Oder besser gesagt, was nicht in ihm steckt. Nämlich ein großer Denker. Der gute Mann hat nämlich nichts besseres zu tun als Samantha erstmal durch die Stadt zu tragen. Genau: tragen. Auf seinen Armen. Weil sie ja alle Zeit der Welt für Sightseeing und Fummeleien haben.
"Ignoring her muttered protests, Luke wove through the confusion, her slight weight allowing him to keep a steady pace. However, he couldn't see down so well, and more than once he stepped into something soft that squished beneath his boots.
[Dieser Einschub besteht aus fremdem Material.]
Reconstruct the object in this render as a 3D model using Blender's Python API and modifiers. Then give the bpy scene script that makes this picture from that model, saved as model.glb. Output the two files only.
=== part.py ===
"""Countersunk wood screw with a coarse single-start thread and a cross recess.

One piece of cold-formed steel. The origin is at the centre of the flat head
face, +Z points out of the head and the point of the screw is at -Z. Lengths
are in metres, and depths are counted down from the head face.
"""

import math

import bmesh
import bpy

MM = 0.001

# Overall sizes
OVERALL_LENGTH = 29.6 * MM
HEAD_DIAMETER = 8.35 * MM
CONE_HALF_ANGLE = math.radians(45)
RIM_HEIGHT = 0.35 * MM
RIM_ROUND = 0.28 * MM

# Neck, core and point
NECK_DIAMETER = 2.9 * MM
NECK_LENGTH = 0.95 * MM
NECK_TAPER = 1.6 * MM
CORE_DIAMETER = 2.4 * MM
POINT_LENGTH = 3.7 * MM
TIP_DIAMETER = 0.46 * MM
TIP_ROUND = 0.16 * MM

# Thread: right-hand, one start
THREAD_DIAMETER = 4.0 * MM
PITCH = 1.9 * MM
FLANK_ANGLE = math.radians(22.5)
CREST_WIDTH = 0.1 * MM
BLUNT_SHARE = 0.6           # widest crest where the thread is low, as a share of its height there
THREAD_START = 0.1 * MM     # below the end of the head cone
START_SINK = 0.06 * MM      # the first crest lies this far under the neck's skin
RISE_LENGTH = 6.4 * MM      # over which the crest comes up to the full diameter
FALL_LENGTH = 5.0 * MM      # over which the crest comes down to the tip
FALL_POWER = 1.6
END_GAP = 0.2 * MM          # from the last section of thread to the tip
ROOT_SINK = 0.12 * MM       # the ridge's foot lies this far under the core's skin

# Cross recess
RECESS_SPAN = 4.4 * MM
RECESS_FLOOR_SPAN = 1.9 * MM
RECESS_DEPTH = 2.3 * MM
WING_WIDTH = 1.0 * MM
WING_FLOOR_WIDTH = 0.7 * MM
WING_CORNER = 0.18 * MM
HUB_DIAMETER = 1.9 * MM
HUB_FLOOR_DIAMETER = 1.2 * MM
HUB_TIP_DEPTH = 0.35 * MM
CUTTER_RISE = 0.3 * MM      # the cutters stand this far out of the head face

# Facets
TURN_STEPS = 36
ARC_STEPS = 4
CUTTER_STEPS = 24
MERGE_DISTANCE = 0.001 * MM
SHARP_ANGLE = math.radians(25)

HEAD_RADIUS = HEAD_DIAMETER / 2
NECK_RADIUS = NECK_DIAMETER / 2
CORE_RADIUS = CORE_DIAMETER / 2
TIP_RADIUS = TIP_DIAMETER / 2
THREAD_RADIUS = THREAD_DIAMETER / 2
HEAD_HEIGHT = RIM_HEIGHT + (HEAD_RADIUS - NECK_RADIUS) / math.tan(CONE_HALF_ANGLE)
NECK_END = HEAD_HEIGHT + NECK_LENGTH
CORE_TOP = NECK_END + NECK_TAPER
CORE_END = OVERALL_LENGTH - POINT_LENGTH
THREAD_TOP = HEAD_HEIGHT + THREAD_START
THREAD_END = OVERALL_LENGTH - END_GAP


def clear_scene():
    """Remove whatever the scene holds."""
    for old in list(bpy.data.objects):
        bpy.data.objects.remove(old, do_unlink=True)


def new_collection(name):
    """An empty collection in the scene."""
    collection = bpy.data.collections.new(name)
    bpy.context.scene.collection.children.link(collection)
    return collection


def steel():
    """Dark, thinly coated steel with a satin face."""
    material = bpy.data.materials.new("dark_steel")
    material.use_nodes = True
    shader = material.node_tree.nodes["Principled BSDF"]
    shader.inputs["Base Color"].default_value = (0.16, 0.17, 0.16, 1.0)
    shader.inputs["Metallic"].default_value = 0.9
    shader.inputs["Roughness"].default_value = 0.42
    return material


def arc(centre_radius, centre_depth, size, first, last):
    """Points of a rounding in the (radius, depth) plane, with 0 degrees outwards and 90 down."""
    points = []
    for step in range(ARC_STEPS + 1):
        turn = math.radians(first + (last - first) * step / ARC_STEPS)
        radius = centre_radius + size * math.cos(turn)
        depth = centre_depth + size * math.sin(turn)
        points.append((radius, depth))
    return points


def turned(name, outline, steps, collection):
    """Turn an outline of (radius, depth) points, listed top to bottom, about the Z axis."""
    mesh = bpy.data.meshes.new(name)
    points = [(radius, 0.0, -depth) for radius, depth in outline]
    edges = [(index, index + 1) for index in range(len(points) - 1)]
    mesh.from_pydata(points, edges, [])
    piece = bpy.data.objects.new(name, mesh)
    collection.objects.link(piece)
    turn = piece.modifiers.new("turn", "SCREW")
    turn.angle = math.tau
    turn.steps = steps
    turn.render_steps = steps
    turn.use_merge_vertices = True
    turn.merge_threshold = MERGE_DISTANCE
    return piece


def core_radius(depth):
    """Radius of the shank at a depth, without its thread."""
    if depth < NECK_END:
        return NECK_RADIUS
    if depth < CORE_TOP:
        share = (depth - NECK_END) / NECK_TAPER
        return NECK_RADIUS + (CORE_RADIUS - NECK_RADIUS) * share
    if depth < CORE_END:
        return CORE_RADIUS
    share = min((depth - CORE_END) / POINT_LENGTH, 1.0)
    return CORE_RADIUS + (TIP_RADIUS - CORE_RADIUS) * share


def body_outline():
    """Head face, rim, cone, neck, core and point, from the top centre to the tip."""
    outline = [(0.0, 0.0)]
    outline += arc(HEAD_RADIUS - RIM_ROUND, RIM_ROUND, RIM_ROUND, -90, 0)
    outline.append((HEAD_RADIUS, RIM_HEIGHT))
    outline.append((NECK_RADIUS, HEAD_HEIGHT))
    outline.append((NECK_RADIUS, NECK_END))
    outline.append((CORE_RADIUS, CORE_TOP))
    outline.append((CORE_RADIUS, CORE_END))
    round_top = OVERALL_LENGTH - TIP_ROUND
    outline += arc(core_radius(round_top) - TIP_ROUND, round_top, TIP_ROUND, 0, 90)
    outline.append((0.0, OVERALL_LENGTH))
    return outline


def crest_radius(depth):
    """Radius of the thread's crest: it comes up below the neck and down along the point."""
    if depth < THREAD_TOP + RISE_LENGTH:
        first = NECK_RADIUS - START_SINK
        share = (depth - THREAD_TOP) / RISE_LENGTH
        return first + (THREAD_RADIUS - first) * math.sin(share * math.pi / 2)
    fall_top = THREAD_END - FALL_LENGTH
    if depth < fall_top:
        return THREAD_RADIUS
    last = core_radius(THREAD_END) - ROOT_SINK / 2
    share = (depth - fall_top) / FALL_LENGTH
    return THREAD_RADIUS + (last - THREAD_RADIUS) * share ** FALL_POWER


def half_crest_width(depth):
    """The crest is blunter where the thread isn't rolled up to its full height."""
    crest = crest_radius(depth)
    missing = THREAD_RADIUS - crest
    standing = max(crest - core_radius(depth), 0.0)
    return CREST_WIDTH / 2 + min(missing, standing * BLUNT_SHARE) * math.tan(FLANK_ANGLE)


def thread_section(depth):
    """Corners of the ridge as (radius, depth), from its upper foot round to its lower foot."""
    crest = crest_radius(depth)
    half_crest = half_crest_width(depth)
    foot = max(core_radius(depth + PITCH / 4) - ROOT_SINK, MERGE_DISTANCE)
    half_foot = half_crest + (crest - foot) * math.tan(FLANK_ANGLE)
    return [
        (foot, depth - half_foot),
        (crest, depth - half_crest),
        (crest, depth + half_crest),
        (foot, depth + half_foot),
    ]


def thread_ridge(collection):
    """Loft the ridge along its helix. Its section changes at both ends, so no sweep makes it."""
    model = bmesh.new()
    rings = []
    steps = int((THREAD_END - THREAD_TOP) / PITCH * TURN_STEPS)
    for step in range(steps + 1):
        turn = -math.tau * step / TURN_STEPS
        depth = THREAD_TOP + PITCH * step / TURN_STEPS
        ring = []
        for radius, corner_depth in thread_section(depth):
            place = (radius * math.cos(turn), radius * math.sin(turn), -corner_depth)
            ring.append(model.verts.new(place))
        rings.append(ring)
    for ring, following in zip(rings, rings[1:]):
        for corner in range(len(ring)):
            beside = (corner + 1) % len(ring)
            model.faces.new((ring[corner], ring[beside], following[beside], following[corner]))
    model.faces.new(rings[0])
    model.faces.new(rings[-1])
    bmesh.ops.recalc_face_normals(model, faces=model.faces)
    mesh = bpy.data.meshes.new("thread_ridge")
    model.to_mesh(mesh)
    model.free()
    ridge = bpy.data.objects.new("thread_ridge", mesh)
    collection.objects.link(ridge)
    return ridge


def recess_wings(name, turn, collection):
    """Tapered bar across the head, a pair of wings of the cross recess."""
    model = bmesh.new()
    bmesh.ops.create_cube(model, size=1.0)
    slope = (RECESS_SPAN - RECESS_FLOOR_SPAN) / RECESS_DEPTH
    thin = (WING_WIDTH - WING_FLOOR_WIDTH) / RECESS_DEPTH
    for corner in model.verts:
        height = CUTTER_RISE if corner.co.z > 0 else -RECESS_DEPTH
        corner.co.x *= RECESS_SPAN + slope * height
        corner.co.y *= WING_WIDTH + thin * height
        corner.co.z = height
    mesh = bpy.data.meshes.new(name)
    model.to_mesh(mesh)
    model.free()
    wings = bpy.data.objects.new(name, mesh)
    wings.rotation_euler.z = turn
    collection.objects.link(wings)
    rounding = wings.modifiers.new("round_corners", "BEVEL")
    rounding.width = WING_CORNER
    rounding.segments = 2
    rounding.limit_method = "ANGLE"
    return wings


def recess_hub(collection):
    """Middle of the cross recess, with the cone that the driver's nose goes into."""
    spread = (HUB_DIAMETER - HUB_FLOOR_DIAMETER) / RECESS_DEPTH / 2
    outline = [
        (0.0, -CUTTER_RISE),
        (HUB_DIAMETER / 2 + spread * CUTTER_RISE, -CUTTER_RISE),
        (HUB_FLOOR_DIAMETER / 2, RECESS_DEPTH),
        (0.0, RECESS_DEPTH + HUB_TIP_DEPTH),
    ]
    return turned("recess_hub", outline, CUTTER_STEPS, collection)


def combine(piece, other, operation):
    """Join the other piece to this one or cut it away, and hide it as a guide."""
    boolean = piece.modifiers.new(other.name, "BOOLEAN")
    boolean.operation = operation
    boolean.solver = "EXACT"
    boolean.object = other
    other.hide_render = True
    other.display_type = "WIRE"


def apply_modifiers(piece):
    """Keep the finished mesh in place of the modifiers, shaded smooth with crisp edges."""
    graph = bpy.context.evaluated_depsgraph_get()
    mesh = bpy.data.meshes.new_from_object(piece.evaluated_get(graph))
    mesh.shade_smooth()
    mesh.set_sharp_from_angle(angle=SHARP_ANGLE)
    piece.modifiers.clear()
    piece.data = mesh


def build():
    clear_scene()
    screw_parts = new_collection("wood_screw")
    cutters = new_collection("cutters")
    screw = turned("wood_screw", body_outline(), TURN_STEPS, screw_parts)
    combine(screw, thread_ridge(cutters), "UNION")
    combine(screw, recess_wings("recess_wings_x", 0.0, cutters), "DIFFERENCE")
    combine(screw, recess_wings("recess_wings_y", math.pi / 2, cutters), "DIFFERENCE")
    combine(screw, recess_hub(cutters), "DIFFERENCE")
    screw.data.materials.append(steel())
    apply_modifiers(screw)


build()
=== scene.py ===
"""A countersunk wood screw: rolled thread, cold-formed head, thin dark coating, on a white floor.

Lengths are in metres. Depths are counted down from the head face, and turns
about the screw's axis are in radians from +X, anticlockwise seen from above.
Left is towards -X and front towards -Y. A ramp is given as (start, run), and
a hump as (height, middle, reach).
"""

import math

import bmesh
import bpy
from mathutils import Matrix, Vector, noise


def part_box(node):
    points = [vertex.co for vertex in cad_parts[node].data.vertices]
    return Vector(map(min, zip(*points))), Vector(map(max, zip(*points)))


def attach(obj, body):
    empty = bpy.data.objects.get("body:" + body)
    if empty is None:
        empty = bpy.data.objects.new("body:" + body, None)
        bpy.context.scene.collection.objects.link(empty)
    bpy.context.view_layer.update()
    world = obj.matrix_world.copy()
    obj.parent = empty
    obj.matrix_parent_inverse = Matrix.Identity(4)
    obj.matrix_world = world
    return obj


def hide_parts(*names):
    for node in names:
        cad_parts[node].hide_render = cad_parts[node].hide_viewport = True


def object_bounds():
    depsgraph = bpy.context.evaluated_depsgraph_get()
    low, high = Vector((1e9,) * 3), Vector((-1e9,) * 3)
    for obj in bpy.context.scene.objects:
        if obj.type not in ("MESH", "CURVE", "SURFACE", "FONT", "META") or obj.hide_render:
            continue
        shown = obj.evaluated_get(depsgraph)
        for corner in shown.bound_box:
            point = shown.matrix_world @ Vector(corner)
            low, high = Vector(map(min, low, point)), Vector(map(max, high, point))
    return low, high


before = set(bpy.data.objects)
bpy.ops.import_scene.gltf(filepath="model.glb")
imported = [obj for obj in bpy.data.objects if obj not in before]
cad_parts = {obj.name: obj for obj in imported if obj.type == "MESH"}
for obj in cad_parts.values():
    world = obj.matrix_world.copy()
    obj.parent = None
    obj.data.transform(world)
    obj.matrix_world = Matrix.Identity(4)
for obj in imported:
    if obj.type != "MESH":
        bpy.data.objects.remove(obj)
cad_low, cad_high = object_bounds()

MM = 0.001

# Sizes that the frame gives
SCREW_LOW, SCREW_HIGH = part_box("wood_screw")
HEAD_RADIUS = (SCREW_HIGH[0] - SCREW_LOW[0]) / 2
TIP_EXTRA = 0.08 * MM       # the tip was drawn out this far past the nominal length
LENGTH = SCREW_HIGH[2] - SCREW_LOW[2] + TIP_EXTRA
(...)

Perfect. He had a beautiful wench in his arms, he was escaping the gallows, and his boots were now covered in shit."Sehr clever, Luke.
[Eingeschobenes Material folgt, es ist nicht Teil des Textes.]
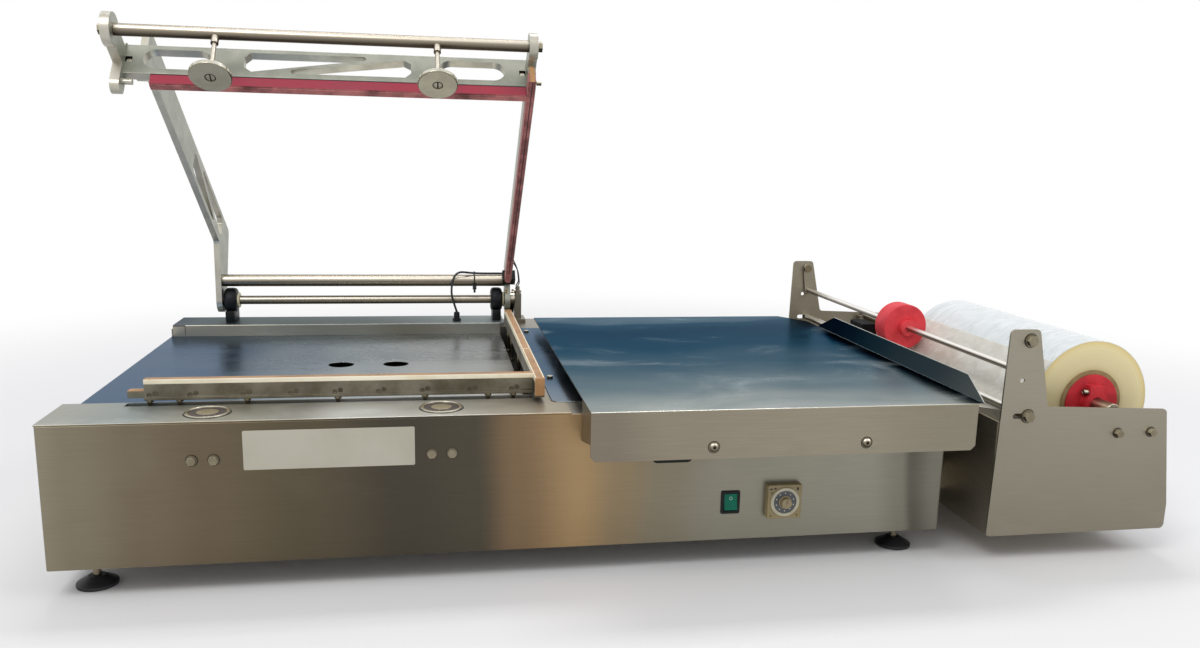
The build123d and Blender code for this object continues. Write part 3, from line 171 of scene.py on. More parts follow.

Spätestens jetzt hätte Samantha merken müssen, daß in Lukes Oberstübchen etwas nicht stimmt, aber sie nimmt ihn trotzdem mit auf ihr Schiff. Allerdings weiß er noch nicht, daß sie selbst der berühmte Pirat Sam Steele ist. So macht der gute Luke erstmal einige der Seeleute auf dem Schiff blöd an, bevor er in Samanthas Kapitänskajüte geht und sich in der Disziplin "sexuelle Belästigung" übt. Wenig später drückt ihm Samantha sogenannte "articles" in die Hand. Nun ist ja Englisch nicht meine Muttersprache, und bei dem Wort "articles" erschien erstmal ein riesiges Fragezeichen über meinem Kopf. Ich dachte direkt an Zeitungsartikel, aber es stellte sich recht schnell heraus, daß es sich um eine Art Vertrag handelt, den Samantha mit Luke abschließen will.
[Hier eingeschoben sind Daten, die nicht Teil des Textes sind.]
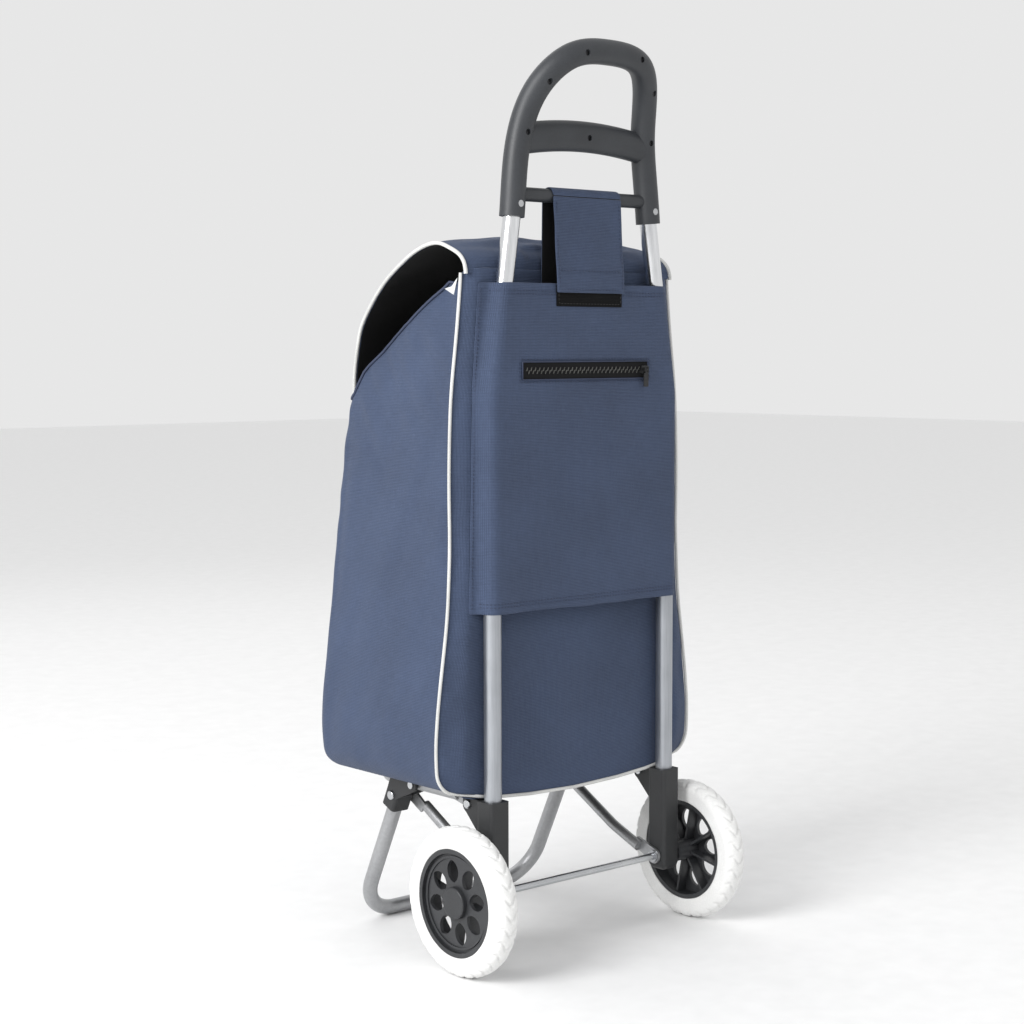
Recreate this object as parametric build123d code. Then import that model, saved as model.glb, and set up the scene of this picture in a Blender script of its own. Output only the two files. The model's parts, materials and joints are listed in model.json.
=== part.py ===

Allerdings hat Luke ein massives Problem mit Paragraph 5 des Vertrages. Offenbar hat er sich gerade in den Volkshochschulkurs "Alkoholiker werden leicht gemacht" eingeschrieben, und deshalb kann er ganz und gar nicht damit konform gehen, daß Samantha an Bord ihres Schiffes kein Besäufnis erlauben will.
Tatsächlich muß sie versprechen, ihm ihr Schiff zu überlassen, damit er diesen geradezu unmöglichen Vertragsbedingungen zustimmt.
Dies war die Stelle, an der ich das Buch zum ersten Mal weggelegt habe, doch die Frage, ob es noch schlimmer kommen kann, läßt mir keine Ruhe. Daher werde ich tapfer und unverzagt weiter in diesem grauenhaften Buch lesen!